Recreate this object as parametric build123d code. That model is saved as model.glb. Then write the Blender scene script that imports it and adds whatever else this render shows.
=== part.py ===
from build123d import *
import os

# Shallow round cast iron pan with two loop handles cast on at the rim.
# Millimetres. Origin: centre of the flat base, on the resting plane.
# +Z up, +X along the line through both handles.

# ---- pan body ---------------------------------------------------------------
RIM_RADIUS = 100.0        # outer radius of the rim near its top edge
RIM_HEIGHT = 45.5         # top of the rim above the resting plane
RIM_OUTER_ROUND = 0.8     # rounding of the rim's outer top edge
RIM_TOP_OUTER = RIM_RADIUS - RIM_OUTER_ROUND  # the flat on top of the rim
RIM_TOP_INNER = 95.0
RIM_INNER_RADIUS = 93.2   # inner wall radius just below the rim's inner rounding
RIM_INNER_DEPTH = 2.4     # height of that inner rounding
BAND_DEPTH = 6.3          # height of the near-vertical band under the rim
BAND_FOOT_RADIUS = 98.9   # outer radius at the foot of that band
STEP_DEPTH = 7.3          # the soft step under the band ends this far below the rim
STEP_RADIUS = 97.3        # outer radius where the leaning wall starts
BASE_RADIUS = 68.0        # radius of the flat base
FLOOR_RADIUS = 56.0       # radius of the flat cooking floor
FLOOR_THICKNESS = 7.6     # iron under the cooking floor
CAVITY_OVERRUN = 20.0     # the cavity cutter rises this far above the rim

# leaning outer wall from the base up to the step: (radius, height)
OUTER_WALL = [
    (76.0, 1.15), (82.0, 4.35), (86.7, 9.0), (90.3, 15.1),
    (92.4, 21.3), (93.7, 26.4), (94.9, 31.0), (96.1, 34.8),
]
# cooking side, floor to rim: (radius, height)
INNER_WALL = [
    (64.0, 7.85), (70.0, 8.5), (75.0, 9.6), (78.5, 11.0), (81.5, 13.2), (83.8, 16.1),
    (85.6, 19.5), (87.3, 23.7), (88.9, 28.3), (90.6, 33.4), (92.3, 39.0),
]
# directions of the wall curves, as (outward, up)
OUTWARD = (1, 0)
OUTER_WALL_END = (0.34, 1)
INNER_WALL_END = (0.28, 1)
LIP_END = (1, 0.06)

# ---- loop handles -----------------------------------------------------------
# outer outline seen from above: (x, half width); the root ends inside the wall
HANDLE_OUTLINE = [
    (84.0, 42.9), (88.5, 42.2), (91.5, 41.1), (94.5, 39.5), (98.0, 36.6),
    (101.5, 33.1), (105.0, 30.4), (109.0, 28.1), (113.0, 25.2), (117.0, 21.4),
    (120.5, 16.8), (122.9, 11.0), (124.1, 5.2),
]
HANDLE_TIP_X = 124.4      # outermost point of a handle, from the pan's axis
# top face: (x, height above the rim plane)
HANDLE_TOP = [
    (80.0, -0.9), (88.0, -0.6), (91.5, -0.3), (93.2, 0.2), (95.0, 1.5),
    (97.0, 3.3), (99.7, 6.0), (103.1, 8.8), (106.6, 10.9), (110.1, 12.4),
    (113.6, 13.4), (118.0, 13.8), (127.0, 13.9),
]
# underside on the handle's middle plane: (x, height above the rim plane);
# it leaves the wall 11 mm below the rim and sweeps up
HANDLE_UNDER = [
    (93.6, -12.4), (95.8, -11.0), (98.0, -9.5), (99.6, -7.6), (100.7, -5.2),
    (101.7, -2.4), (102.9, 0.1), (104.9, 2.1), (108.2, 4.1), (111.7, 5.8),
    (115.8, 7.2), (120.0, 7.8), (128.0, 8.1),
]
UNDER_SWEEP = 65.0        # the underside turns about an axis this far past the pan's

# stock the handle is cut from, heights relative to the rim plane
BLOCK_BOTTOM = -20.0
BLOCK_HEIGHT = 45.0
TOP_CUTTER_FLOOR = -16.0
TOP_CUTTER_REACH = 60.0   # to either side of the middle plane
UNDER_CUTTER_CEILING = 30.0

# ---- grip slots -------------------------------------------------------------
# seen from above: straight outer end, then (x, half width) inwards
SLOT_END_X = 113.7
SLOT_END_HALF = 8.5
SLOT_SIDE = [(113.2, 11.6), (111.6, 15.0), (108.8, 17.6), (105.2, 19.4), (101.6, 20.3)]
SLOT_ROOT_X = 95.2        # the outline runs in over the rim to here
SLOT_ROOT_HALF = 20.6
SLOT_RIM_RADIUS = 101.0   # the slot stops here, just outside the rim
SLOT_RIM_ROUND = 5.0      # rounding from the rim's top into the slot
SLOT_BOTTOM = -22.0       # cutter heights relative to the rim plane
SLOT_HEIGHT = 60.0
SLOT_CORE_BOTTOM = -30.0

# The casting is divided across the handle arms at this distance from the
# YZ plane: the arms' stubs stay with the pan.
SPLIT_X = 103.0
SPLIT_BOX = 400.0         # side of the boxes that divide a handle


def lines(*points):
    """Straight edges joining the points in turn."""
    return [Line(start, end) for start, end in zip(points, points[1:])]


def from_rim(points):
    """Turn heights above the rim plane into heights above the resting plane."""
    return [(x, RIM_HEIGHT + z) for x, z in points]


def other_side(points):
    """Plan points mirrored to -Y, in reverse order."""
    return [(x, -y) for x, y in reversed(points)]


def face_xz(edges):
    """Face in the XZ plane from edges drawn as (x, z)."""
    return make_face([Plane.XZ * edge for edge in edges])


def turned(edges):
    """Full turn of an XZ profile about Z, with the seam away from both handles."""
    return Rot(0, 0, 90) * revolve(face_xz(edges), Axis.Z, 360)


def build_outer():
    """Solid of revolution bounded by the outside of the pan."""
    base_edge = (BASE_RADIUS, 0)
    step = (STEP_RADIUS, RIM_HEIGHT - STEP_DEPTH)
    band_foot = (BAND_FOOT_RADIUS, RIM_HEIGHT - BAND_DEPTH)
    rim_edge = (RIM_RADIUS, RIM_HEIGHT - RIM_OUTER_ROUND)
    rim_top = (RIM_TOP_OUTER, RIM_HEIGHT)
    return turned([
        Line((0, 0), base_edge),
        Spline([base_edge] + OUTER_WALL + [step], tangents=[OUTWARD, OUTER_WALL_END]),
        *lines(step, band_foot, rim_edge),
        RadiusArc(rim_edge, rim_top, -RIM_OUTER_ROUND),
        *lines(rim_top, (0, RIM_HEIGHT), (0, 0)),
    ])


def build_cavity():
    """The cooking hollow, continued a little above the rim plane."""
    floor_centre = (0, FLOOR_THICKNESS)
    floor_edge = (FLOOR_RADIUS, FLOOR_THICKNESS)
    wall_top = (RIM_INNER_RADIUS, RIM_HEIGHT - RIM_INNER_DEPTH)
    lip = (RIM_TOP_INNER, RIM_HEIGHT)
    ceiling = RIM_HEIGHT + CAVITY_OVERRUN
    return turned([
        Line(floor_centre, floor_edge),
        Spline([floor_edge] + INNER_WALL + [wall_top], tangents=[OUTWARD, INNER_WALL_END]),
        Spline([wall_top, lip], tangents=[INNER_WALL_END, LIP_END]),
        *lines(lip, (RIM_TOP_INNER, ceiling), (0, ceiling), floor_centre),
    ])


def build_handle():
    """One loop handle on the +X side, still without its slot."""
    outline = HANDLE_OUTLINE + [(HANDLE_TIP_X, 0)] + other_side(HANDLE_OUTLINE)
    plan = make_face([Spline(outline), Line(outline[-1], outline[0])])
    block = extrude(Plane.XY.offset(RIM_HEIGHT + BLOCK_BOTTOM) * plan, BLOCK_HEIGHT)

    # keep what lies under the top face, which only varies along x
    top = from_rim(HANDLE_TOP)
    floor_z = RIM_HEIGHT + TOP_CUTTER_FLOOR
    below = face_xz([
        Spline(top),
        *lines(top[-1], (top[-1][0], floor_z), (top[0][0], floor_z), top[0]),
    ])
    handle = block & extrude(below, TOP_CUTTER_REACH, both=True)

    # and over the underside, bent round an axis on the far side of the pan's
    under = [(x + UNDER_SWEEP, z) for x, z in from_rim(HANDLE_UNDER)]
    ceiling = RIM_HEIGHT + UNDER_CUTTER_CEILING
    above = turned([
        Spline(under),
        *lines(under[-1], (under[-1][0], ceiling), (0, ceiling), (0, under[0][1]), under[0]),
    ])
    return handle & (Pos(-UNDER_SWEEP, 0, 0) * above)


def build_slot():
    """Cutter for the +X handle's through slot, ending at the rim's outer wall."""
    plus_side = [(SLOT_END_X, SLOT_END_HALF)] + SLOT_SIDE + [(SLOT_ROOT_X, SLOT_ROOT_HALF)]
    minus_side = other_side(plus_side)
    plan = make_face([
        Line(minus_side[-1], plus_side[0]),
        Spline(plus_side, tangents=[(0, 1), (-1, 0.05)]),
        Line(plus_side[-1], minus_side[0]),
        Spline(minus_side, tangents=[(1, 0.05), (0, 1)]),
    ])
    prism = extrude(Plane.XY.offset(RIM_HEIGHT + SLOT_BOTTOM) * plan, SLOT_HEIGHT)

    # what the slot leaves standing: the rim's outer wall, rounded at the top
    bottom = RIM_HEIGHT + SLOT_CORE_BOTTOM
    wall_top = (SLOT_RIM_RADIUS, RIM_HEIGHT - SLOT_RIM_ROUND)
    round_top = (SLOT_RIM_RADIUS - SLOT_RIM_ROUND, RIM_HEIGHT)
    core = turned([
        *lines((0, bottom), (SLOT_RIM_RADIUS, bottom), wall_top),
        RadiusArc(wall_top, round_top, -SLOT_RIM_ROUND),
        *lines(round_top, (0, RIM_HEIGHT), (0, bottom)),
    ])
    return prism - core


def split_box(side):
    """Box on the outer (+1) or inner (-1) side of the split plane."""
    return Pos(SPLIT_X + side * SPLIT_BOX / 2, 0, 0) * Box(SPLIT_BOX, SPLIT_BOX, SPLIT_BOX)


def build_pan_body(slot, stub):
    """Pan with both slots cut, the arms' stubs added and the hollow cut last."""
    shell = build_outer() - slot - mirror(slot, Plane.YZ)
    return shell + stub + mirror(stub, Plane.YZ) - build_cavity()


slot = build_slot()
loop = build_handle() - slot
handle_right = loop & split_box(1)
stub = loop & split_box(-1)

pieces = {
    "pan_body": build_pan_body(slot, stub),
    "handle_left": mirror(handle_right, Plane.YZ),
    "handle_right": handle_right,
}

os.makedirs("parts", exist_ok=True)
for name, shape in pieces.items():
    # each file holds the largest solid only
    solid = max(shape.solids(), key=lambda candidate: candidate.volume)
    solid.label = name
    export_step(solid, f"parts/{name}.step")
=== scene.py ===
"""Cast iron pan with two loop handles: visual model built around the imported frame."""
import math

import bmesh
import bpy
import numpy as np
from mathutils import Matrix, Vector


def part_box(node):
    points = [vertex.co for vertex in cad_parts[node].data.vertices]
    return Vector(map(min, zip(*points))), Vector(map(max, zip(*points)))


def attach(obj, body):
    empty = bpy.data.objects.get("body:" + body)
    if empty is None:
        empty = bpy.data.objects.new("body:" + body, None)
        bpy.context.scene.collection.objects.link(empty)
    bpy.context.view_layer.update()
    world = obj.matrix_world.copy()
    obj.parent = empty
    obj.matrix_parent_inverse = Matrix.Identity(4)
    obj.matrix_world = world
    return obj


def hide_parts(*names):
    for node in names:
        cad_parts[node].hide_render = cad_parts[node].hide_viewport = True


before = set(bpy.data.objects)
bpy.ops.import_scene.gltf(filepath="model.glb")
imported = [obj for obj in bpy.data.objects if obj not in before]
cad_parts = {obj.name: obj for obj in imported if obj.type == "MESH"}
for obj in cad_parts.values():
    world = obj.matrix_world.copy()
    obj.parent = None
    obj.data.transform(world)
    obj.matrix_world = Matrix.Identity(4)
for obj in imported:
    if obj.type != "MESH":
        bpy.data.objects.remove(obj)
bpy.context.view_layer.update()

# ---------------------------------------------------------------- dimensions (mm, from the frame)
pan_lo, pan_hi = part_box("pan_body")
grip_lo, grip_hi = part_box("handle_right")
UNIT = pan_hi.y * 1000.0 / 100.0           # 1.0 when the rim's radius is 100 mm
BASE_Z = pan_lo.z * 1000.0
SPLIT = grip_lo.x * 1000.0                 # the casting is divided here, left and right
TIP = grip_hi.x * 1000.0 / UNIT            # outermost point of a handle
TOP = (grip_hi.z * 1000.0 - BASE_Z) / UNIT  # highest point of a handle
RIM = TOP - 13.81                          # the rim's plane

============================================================

## EXERCISE PROMPT
Reproduce exactly, and only, the lines from the one that contains "slot = build_slot()" down to the one that contains "obj.data.transform(world)", both ends included.

## ANSWER TO THIS TASK
slot = build_slot()
loop = build_handle() - slot
handle_right = loop & split_box(1)
stub = loop & split_box(-1)

pieces = {
    "pan_body": build_pan_body(slot, stub),
    "handle_left": mirror(handle_right, Plane.YZ),
    "handle_right": handle_right,
}

os.makedirs("parts", exist_ok=True)
for name, shape in pieces.items():
    # each file holds the largest solid only
    solid = max(shape.solids(), key=lambda candidate: candidate.volume)
    solid.label = name
    export_step(solid, f"parts/{name}.step")
=== scene.py ===
"""Cast iron pan with two loop handles: visual model built around the imported frame."""
import math

import bmesh
import bpy
import numpy as np
from mathutils import Matrix, Vector


def part_box(node):
    points = [vertex.co for vertex in cad_parts[node].data.vertices]
    return Vector(map(min, zip(*points))), Vector(map(max, zip(*points)))


def attach(obj, body):
    empty = bpy.data.objects.get("body:" + body)
    if empty is None:
        empty = bpy.data.objects.new("body:" + body, None)
        bpy.context.scene.collection.objects.link(empty)
    bpy.context.view_layer.update()
    world = obj.matrix_world.copy()
    obj.parent = empty
    obj.matrix_parent_inverse = Matrix.Identity(4)
    obj.matrix_world = world
    return obj


def hide_parts(*names):
    for node in names:
        cad_parts[node].hide_render = cad_parts[node].hide_viewport = True


before = set(bpy.data.objects)
bpy.ops.import_scene.gltf(filepath="model.glb")
imported = [obj for obj in bpy.data.objects if obj not in before]
cad_parts = {obj.name: obj for obj in imported if obj.type == "MESH"}
for obj in cad_parts.values():
    world = obj.matrix_world.copy()
    obj.parent = None
    obj.data.transform(world)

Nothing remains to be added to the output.